Reflections on loving God, being Catholic, being a woman, being ill, loving life and anything else that comes to mind.

Tuesday, April 29, 2014

Q Is For Quick Breads

“This is good,” Ella took a huge bite of applesauce, raisin bread. “It’s even better with butter,” I told her taking the butter dish from the refrigerator and placing it on the table. “Would you show me how to make this?” she slathered butter on her remaining bread and took another bite. “It’s just a quick bread,” I told her over my shoulder as I washed the dishes from my baking experiment. “There’s a section in the big cookbook,” I raised one soapy hand and pointed at the dark green cloth covered book. “Just follow the directions and once you understand the proportions, try using substitutions.” I put the last dish in the rack to drain. “The trick is never beat the batter. Just stir it until the dry ingredients are moist.” “Your dad says a good cook doesn’t need a cookbook,” she ate the last piece. I took a deep breath, I guess she doesn’t know. I flashed my Friend. He hasn’t told her. I shrugged, “I’ve got homework.”

“What’s this?” Ames poked the hard brown shape on his plate. “Bran muffins!” Ella announced brightly. Ames poked it again. “Bran bricks,” he whispered. Charles, Matthieu, and I laughed silently. The man walked into the kitchen, “Something smells good.” He looked into the saucepan on the range, “What’s for lunch?” “I made some soup and bran muffins,” Ella’s flashed him a huge smile. The man poked the hard missiles in the muffin tin. “I just remembered,” he jingled his keys in his pocket. “I have to meet a client in half an hour.” He headed for the back door. “At least take a muffin with you,” Ella called after him; he was already pulling the car out of the driveway. Two hours later he returned bearing the fragrance of french fries.

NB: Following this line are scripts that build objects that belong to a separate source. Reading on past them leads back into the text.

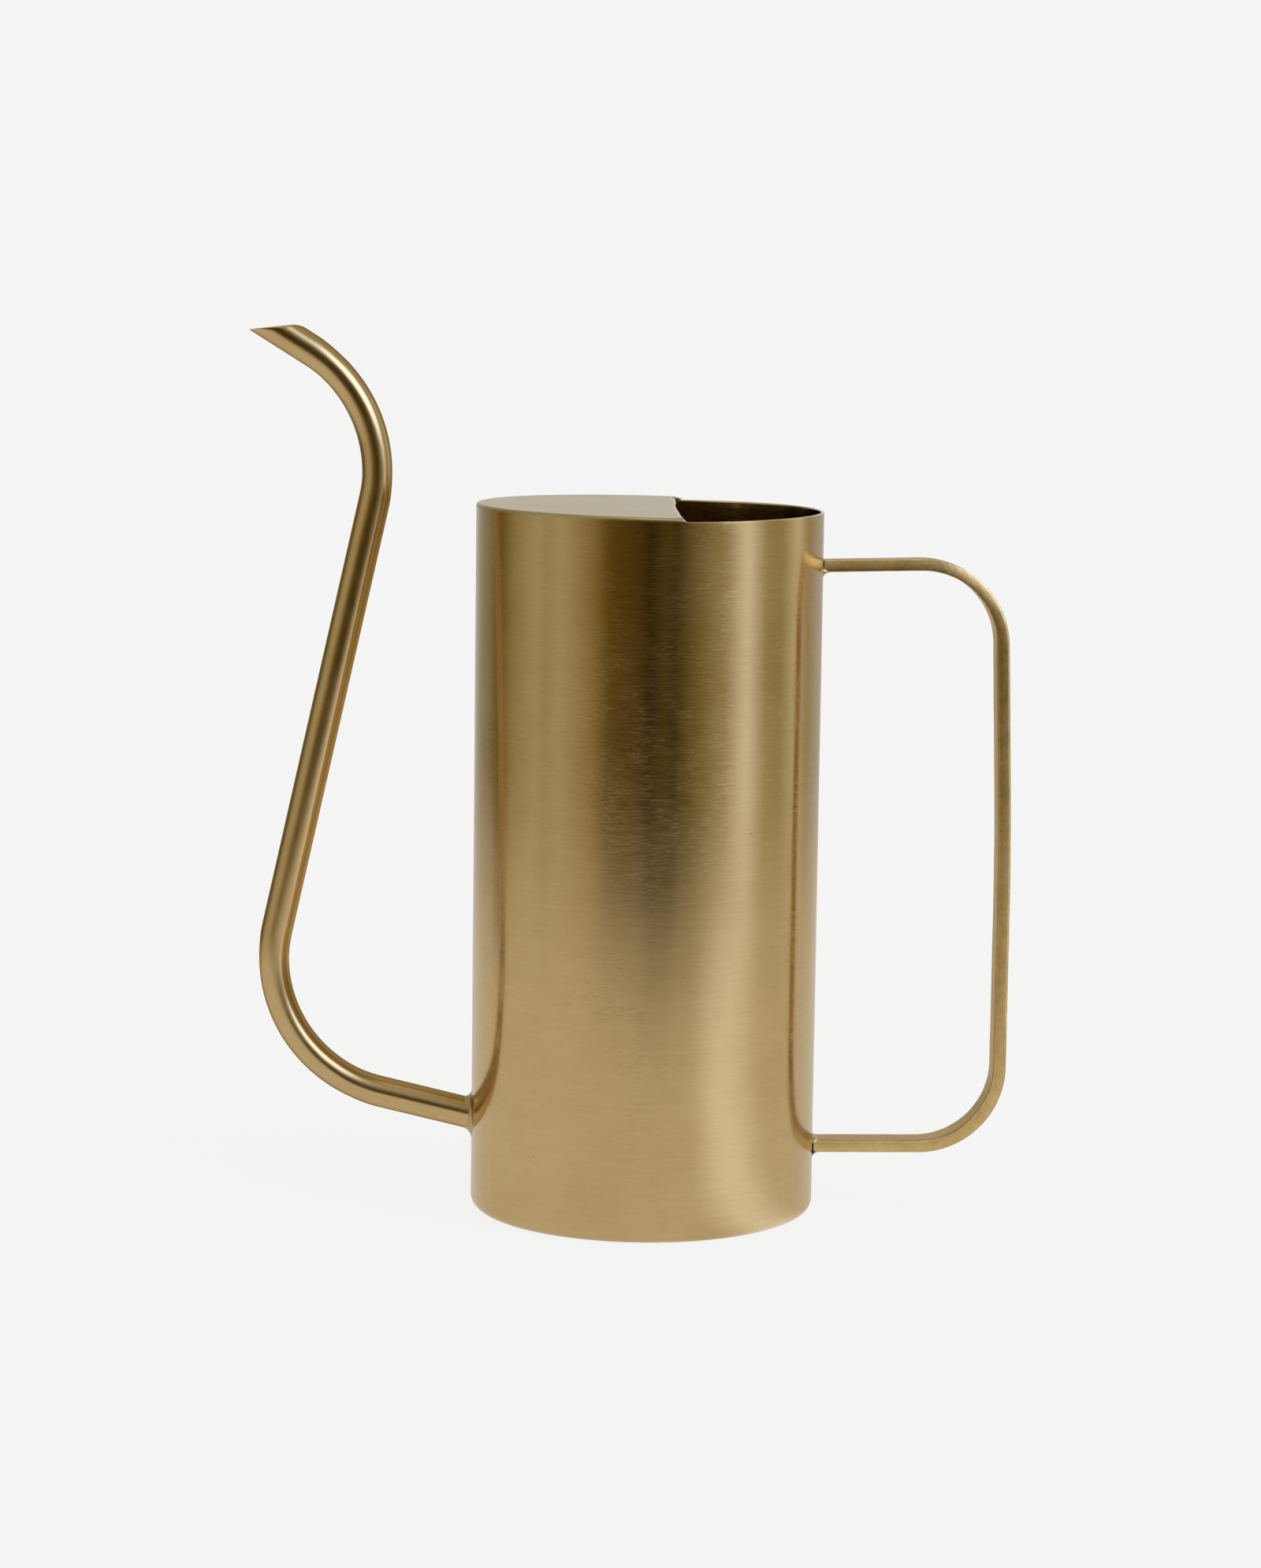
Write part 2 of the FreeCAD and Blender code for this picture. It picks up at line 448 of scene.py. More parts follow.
class Sheet:
    """A mesh grown from rings of points, with its stock position and wear, partly painted light, at each
    point.
    """

    def __init__(self) -> None:
        """Start empty."""
        self.points: list[Vector] = []
        self.stock: list[Vector] = []
        self.wear_and_painted_light: list[float] = []
        self.faces: list[tuple[int, ...]] = []

    def ring(
        self, points: Loop, stock: Loop | None = None, wear_and_painted_light: float | Sequence[float] = 0.0
    ) -> list[int]:
        """Add a ring of points.

        Args:
            points: Places in metres.
            stock: Places on the unbent stock; the points themselves if left out.
            wear_and_painted_light: Wear, -1 sooty to 1 rubbed bright, one for all or one each; the
                wall's inner skin gets painted shade this way, and the handle's upper arrises partly a
                painted highlight.

        Returns:
            The points' numbers.
        """
        first = len(self.points)
        self.points += points
        self.stock += stock or points
        self.wear_and_painted_light += [wear_and_painted_light] * len(points) if isinstance(wear_and_painted_light, float) else list(wear_and_painted_light)
        return list(range(first, len(self.points)))

    def bridge(self, first: Sequence[int], second: Sequence[int]) -> None:
        """Join two rings of equal length with quads."""
        count = len(first)
        for i in range(count):
            j = (i + 1) % count
            self.faces.append((first[i], first[j], second[j], second[i]))

    def skin(self, rings: Sequence[Sequence[int]], closed: bool = False) -> None:
        """Bridge rings in turn, and the last to the first if closed."""
        for first, second in zip(rings, rings[1:]):
            self.bridge(first, second)
        if closed:
            self.bridge(rings[-1], rings[0])

    def cap(self, ring: Sequence[int], flip: bool = False) -> None:
        """Close a ring with one flat face."""
        self.faces.append(tuple(reversed(ring)) if flip else tuple(ring))

    def piece(self, name: str, node: str, slot: str, finish: bpy.types.Material) -> None:
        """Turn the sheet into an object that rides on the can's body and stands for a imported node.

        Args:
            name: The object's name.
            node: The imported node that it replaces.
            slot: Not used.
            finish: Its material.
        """
        mesh = bpy.data.meshes.new(name)
        mesh.from_pydata(self.points, [], self.faces)
        stock = mesh.attributes.new(STOCK, "FLOAT_VECTOR", "POINT")
        stock.data.foreach_set("vector", [c for point in self.stock for c in point])
        mesh.attributes.new(WEAR_AND_PAINTED_LIGHT, "FLOAT", "POINT").data.foreach_set("value", self.wear_and_painted_light)
        mesh.materials.append(finish)
        mesh.update()
        item = bpy.data.objects.new(name, mesh)
        bpy.context.collection.objects.link(item)
        self._face_outwards(item)
        mesh.shade_smooth()
        mesh.set_sharp_from_angle(angle=SHARP_TURN)
        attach(item, ROOT_BODY)
        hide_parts(node)
        LOG.info("%s: %d faces, for %s", name, len(mesh.polygons), node)

    @staticmethod
    def _face_outwards(item: bpy.types.Object) -> None:
        """Weld a closed mesh and turn it right side out."""
        work = bmesh.new()
        work.from_mesh(item.data)
        bmesh.ops.remove_doubles(work, verts=work.verts, dist=WELD)
        bmesh.ops.recalc_face_normals(work, faces=work.faces)
        if work.calc_volume(signed=True) < 0:
            bmesh.ops.reverse_faces(work, faces=work.faces)
        work.to_mesh(item.data)
        work.free()


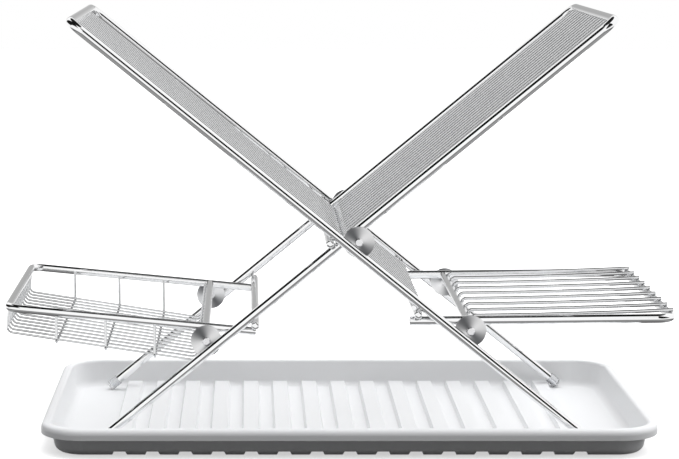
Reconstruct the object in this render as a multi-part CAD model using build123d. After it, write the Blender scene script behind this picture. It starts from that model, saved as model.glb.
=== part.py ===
from build123d import *
import math
import os

# Three-tier folding dish drying rack: two bent-tube frames that cross like scissors, a level shelf
# hinged on the legs of the outer frame, a wire basket hinged on the legs of the inner frame, and a
# moulded tray that the four feet stand in. X runs along the rack, Y from front to back, Z is up.
# The rack stands on Z = 0, and the origin is under the middle of its full length and depth.

# Clearances
seat_gap = 0.05
pin_clearance = 0.05
plate_gap = 0.2
rest_gap = 0.3
overrun = 1.0

# Tube and rod stock
tube_d = 9.0
tube_wall = 1.0
tube_bend = 15.0
basket_tube_d = 8.0
stop_bar_d = 8.0
cross_bar_d = 5.0
hinge_bar_d = 6.6
basket_bar_d = 8.0
plate_wire_d = 2.8
shelf_wire_d = 3.6
floor_wire_d = 2.2
band_wire_d = 2.7

# Frames: the slope of each one, where its feet stand, and lengths down its legs from the main pins
rack_height = 422.0
outer_top_drop = 1.1
outer_slope = 39.0
inner_slope = 39.6
outer_foot_from_end = 59.7
inner_foot_from_end = 52.08
foot_side_gap = 8.0
main_pin_offset = 8.8
outer_wire_count = 17
outer_wire_edge = 21.7
outer_wire_drop = 2.8
outer_wire_down_leg = 90.5
outer_bar_down_leg = 80.6
inner_wire_count = 16
inner_wire_edge = 17.8
inner_wire_down_leg = 4.5
inner_bar_down_leg = 2.0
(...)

“You don’t have to eat them,” I told Ames and Matthieu. “Just put them in the refrigerator.” Ames knocked the raisin muffin against the table, “First bran bricks, now raisin rocks!” Matthieu and I laughed quietly; Ella played the piano in the small parlour. “She won’t use recipes,” I shrugged. “This would break a window,” Ames hefted the raisin-studded missile on the palm of his hand. “Don’t!” I commanded. “You’ll just cause trouble. Just put it in the dish in the refrigerator.” We quickly stowed the raisin rocks as the piano music ceased and Ella’s footsteps announced her pending entrance.